L’important n’est donc pas de savoir si ce pape-là a répondu aux attentes, quel bilan peut être dressé des douze années de son pontificat, ni quelle place lui sera accordée dans l’histoire. Il faut plutôt se demander jusqu’à quel point il a permis de percevoir la cohérence de la foi par-delà ses apparentes contradictions. S’il a enthousiasmé et même séduit au-delà des milieux "bien-pensants", et en même temps exaspéré certains croyants qui auraient préféré qu’il les approuve plutôt que de les enseigner, c’est un signe qu’il lui a été donné d’imiter le Christ.
Un témoin du Christ
La question n’est pas non plus de deviner qui sera le prochain pape, ni de brosser le portrait-robot du successeur souhaité. Le développement des moyens de communication a considérablement augmenté l’audience de l’évêque de Rome et tendu à donner plus d’importance à celui qui emplit cette fonction, à son style, ses humeurs et ses prises de position ponctuelles, qu’au service décisif qu’il est appelé à rendre : pas seulement gouverner l’Église et assurer son unité, mais — plus fondamentalement — faire redécouvrir la déconcertante et inépuisable et nouveauté du Messie crucifié et relevé d’entre les morts.

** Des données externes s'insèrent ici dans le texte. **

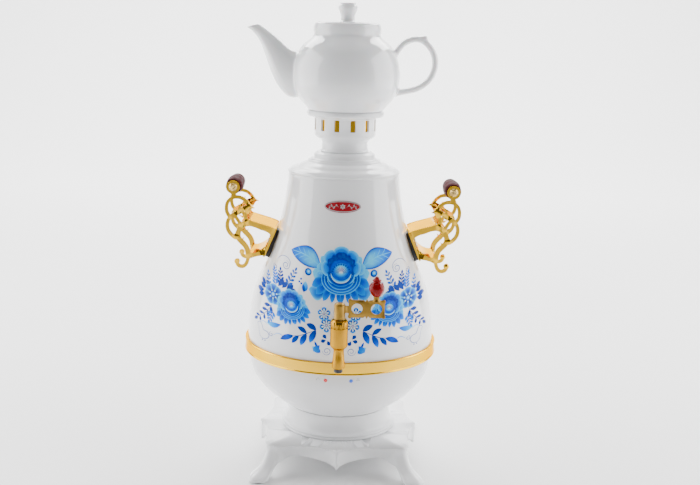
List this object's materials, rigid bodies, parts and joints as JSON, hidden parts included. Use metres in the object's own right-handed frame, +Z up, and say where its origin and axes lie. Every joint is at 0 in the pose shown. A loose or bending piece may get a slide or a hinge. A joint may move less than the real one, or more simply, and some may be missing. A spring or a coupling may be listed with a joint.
{
  "type": "electric samovar with teapot",
  "caption": "Electric samovar: pear-shaped white body with blue floral decoration, gold band, scroll side handles, turning tap, and a white porcelain teapot on a pierced crown.",
  "frame": {"origin": "on the table, at the centre of the base, on the turning axis of the body", "axes": "+Z up along the body's axis, -Y towards the tap, +X to the right of a person facing the tap"},
  "size_m": [0.2562, 0.255, 0.5061],
  "materials": {
    "white_plastic": "gloss",
    "dark_plastic": "matte",
    "rubber": "matte",
    "steel": "satin",
    "red_lens": "gloss",
    "blue_lens": "gloss",
    "circuit_board": "satin",
    "gold": "polished",
    "white_enamel": "gloss",
    "stainless": "satin",
    "silicone": "satin",
    "cast_aluminium": "satin",
    "pin_brass": "polished",
    "red_badge": "gloss",
    "bronze_gold": "polished",
    "matte_gold": "satin",
    "red_knob": "gloss",
    "maroon_grip": "gloss",
    "porcelain": "gloss"
  },
  "bodies": {
    "stand": {"base_stand": "white_plastic", "foot_pads": "rubber", "pedestal": "white_plastic", "bottom_cover": "dark_plastic", "base_screws": "steel", "lower_bowl": "white_plastic", "power_lamp": "red_lens", "warm_lamp": "blue_lens", "lamp_board": "circuit_board", "gold_band": "gold", "body_shell": "white_enamel", "inner_tank": "stainless", "tank_seal": "silicone", "heater_plate": "cast_aluminium", "heater_element": "steel", "thermostat": "dark_plastic", "thermal_fuse": "steel", "power_inlet": "dark_plastic", "inlet_pins": "pin_brass", "switch_frame": "dark_plastic", "badge": "red_badge", "tap_body": "bronze_gold", "tap_sleeve": "dark_plastic", "tap_bonnet": "bronze_gold", "tap_flange": "bronze_gold", "tap_gasket": "rubber", "tap_nut": "pin_brass", "left_handle_bracket": "gold", "left_handle_gasket": "rubber", "left_front_plate": "gold", "left_back_plate": "gold", "left_grip": "maroon_grip", "left_grip_bolt": "pin_brass", "left_bracket_screws": "steel", "right_handle_bracket": "gold", "right_handle_gasket": "rubber", "right_front_plate": "gold", "right_back_plate": "gold", "right_grip": "maroon_grip", "right_grip_bolt": "pin_brass", "right_bracket_screws": "steel"},
    "tap_key": {"tap_plug": "pin_brass", "tap_lever": "matte_gold", "tap_knob": "red_knob"},
    "rocker": {"switch_rocker": "dark_plastic"},
    "lid": {"samovar_lid": "white_plastic", "lid_seal": "silicone"},
    "crown_ring": {"crown": "white_plastic", "crown_liner": "gold"},
    "teapot": {"teapot_body": "porcelain"},
    "teapot_cover": {"teapot_lid": "porcelain"}
  },
  "joints": [
    {"name": "tap_turn", "type": "hinge", "parent": "stand", "child": "tap_key", "pos_m": [0, -0.14, 0.2], "axis": [0, 0, -1], "range_deg": [0, 90]},
    {"name": "switch_press", "type": "hinge", "parent": "stand", "child": "rocker", "pos_m": [0.019, 0.095, 0.087], "axis": [-1, 0, 0], "range_deg": [0, 16]},
    {"name": "lid_lift", "type": "slide", "parent": "stand", "child": "lid", "axis": [0, 0, 1], "range_m": [0, 0.03]},
    {"name": "crown_lift", "type": "slide", "parent": "lid", "child": "crown_ring", "axis": [0, 0, 1], "range_m": [0, 0.03]},
    {"name": "teapot_lift", "type": "slide", "parent": "crown_ring", "child": "teapot", "axis": [0, 0, 1], "range_m": [0, 0.04]},
    {"name": "cover_lift", "type": "slide", "parent": "teapot", "child": "teapot_cover", "axis": [0, 0, 1], "range_m": [0, 0.035]}
  ]
}
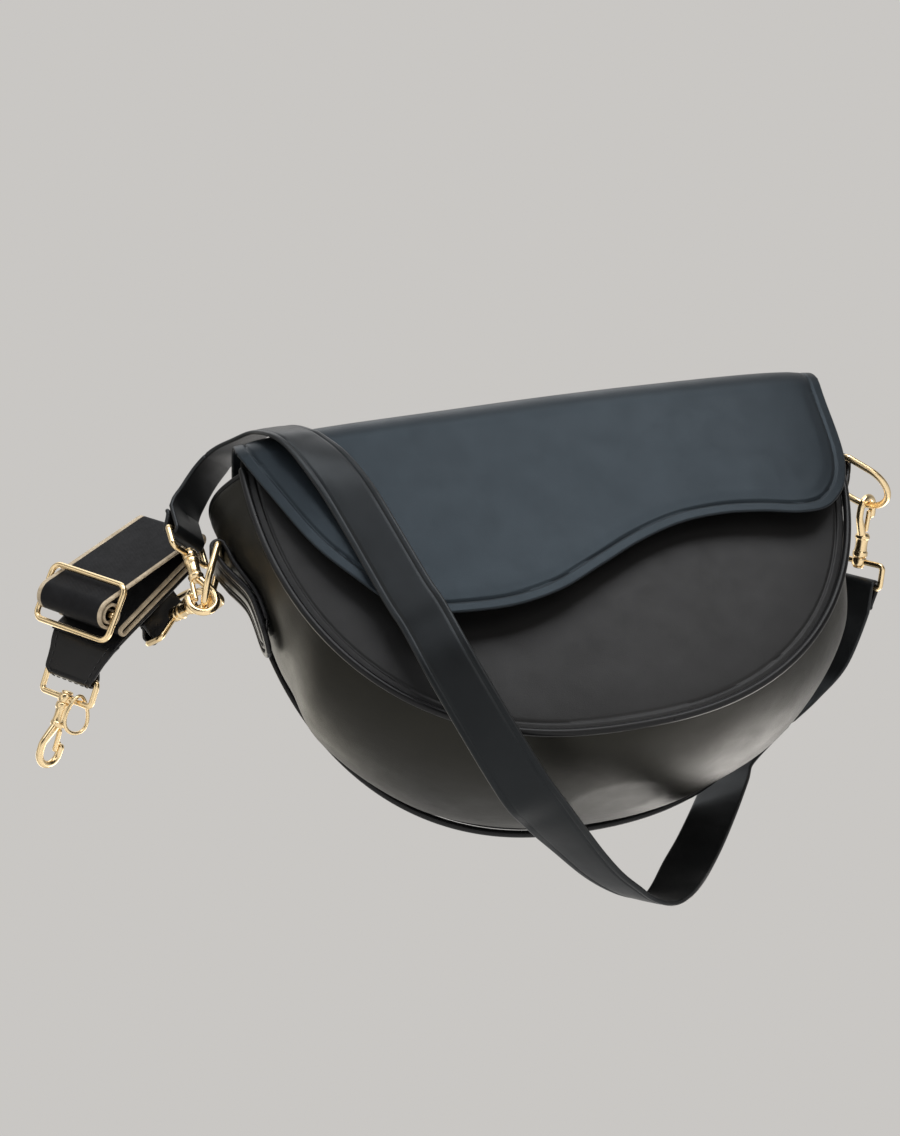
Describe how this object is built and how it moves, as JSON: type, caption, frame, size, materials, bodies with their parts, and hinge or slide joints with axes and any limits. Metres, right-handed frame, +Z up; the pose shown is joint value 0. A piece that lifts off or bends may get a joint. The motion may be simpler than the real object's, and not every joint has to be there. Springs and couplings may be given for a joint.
{
  "type": "half moon bag",
  "caption": "Half moon shoulder bag: bound panels and gusset, wave edged flap on a fold, D rings, clip-on leather strap, and a webbing strap folded on its glide.",
  "frame": {"origin": "middle of the flat patch under the gusset, midway between the panels", "axes": "+Z up, +X along the bag's width towards the end without the webbing bundle, -Y out of the flap's front"},
  "size_m": [0.3844, 0.1447, 0.2351],
  "materials": {
    "leather": "smooth black satin leather",
    "lining": "dark woven lining",
    "webbing": "black webbing with a sand edge and reverse",
    "gold": "polished light gold"
  },
  "bodies": {
    "bag": {"front_panel": "leather", "back_panel": "leather", "gusset": "leather", "lining": "lining", "front_piping": "leather", "back_piping": "leather", "left_ear_binding": "leather", "right_ear_binding": "leather", "flap_root": "leather", "left_tab": "leather", "right_tab": "leather", "snap_base": "gold", "leather_strap": "leather"},
    "flap": {"flap_skin": "leather", "flap_lining": "lining", "snap_stud": "gold"},
    "left_ring": {"left_ring": "gold"},
    "right_ring": {"right_ring": "gold"},
    "left_clip": {"left_clip_body": "gold"},
    "left_clip_gate": {"left_clip_gate": "gold"},
    "left_clip_loop": {"left_clip_loop": "gold"},
    "web_clip": {"web_clip_body": "gold"},
    "web_clip_gate": {"web_clip_gate": "gold"},
    "web_clip_loop": {"web_clip_loop": "gold"},
    "bundle": {"inner_chape": "leather", "webbing": "webbing", "glide_frame": "gold", "glide_bar": "gold", "free_chape": "leather"},
    "free_clip_loop": {"free_clip_loop": "gold"},
    "free_clip": {"free_clip_body": "gold"},
    "free_clip_gate": {"free_clip_gate": "gold"},
    "teardrop_ring": {"teardrop_ring": "gold"},
    "right_clip": {"right_clip_body": "gold"},
    "right_clip_gate": {"right_clip_gate": "gold"},
    "right_clip_loop": {"right_clip_loop": "gold"}
  },
  "joints": [
    {"name": "flap_hinge", "type": "hinge", "parent": "bag", "child": "flap", "pos_m": [0, 0.0331, 0.1573], "axis": [-1, 0, 0], "range_deg": [0, 110], "deforming": ["leather_strap"]},
    {"name": "left_ring_swing", "type": "hinge", "parent": "bag", "child": "left_ring", "pos_m": [-0.13949, 0, 0.1355], "axis": [0, 1, 0], "range_deg": [0, 15], "deforming": ["leather_strap"]},
    {"name": "right_ring_swing", "type": "hinge", "parent": "bag", "child": "right_ring", "pos_m": [0.13949, 0, 0.1355], "axis": [0, 1, 0], "range_deg": [-40, 0], "deforming": ["leather_strap"]},
    {"name": "left_clip_swing", "type": "hinge", "parent": "left_ring", "child": "left_clip", "pos_m": [-0.1492, -0.00196, 0.11263], "axis": [-0.0611, 0.9877, -0.144], "range_deg": [0, 3], "deforming": ["leather_strap"]},
    {"name": "web_clip_swing", "type": "hinge", "parent": "left_ring", "child": "web_clip", "pos_m": [-0.14455, 0.01249, 0.12359], "axis": [0.3905, 0.0349, 0.9199], "range_deg": [0, 15]},
    {"name": "right_clip_swing", "type": "hinge", "parent": "right_ring", "child": "right_clip", "pos_m": [0.15252, 0.01082, 0.12201], "axis": [-0.6016, 0.5, 0.623], "range_deg": [-20, 0], "deforming": ["leather_strap"]},
    {"name": "left_gate_hinge", "type": "hinge", "parent": "left_clip", "child": "left_clip_gate", "pos_m": [-0.15231, -0.0005, 0.12395], "axis": [0.0611, -0.9877, 0.144], "range_deg": [0, 25], "stiffness_Nm_per_rad": 0.01, "springref_deg": -17.19},
    {"name": "web_gate_hinge", "type": "hinge", "parent": "web_clip", "child": "web_clip_gate", "pos_m": [-0.14915, 0.02328, 0.12514], "axis": [-0.3905, -0.0349, -0.9199], "range_deg": [0, 25], "stiffness_Nm_per_rad": 0.01, "springref_deg": -17.19},
    {"name": "right_gate_hinge", "type": "hinge", "parent": "right_clip", "child": "right_clip_gate", "pos_m": [0.15217, 0.01988, 0.11441], "axis": [0.6016, -0.5, -0.623], "range_deg": [0, 25], "stiffness_Nm_per_rad": 0.01, "springref_deg": -17.19},
    {"name": "free_gate_hinge", "type": "hinge", "parent": "free_clip", "child": "free_clip_gate", "pos_m": [-0.21475, 0.05246, 0.09066], "axis": [-0.6411, 0.4508, 0.6211], "range_deg": [0, 25], "stiffness_Nm_per_rad": 0.01, "springref_deg": -17.19},
    {"name": "left_clip_swivel", "type": "hinge", "parent": "left_clip", "child": "left_clip_loop", "pos_m": [-0.15104, 0.00169, 0.13841], "axis": [-0.0705, 0.1396, 0.9877], "range_deg": [-10, 12], "deforming": ["leather_strap"]},
    {"name": "web_clip_swivel", "type": "hinge", "parent": "web_clip", "child": "web_clip_loop", "pos_m": [-0.15874, 0.03376, 0.12881], "axis": [-0.544, 0.8149, 0.2], "range_deg": [-10, 10]},
    {"name": "right_clip_swivel", "type": "hinge", "parent": "right_clip", "child": "right_clip_loop", "pos_m": [0.14772, 0.02837, 0.1033], "axis": [-0.1838, 0.6723, -0.7171], "range_deg": [-20, 20], "deforming": ["leather_strap"]},
    {"name": "bundle_swing", "type": "hinge", "parent": "web_clip_loop", "child": "bundle", "pos_m": [-0.16451, 0.0424, 0.13093], "axis": [0.5729, 0.1865, 0.7981], "range_deg": [-10, 0]},
    {"name": "free_loop_swing", "type": "hinge", "parent": "bundle", "child": "free_clip_loop", "pos_m": [-0.20575, 0.03882, 0.10985], "axis": [0.6411, -0.4508, -0.6211], "range_deg": [-25, 25]},
    {"name": "free_clip_swivel", "type": "hinge", "parent": "free_clip_loop", "child": "free_clip", "pos_m": [-0.21017, 0.04384, 0.10164], "axis": [0.4175, -0.4741, 0.7751], "continuous": true},
    {"name": "teardrop_swing", "type": "hinge", "parent": "free_clip_loop", "child": "teardrop_ring", "pos_m": [-0.20498, 0.04019, 0.0966], "axis": [0.6411, -0.4508, -0.6211], "range_deg": [-12, 12]}
  ]
}
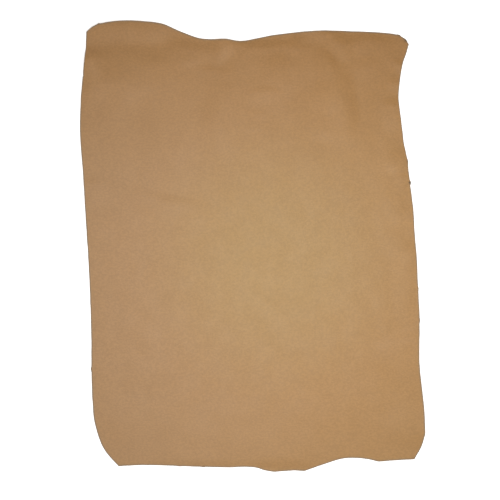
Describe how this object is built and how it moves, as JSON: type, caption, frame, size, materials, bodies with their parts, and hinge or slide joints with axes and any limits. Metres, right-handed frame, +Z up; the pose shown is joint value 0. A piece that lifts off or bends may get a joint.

Il ne faut pas s’y tromper : la foule massée place Saint-Pierre le matin de Pâques n’était pas venue uniquement dans l’espoir d’apercevoir le fils argentin d’Ignace de Loyola qui avait choisi François d’Assise comme parrain, mais pour fêter la Résurrection de Jésus de Nazareth. Tous ces gens, et aussi ceux qui ont pu suivre l’événement à la télévision, et même ceux qui en ont été informés plus tard, ont eu droit à un éloquent témoin de la merveille qui les rassemblait : l’amour "jusqu’au bout" (Jn 13, 1), dans une offrande de soi qui ne craint pas la mort.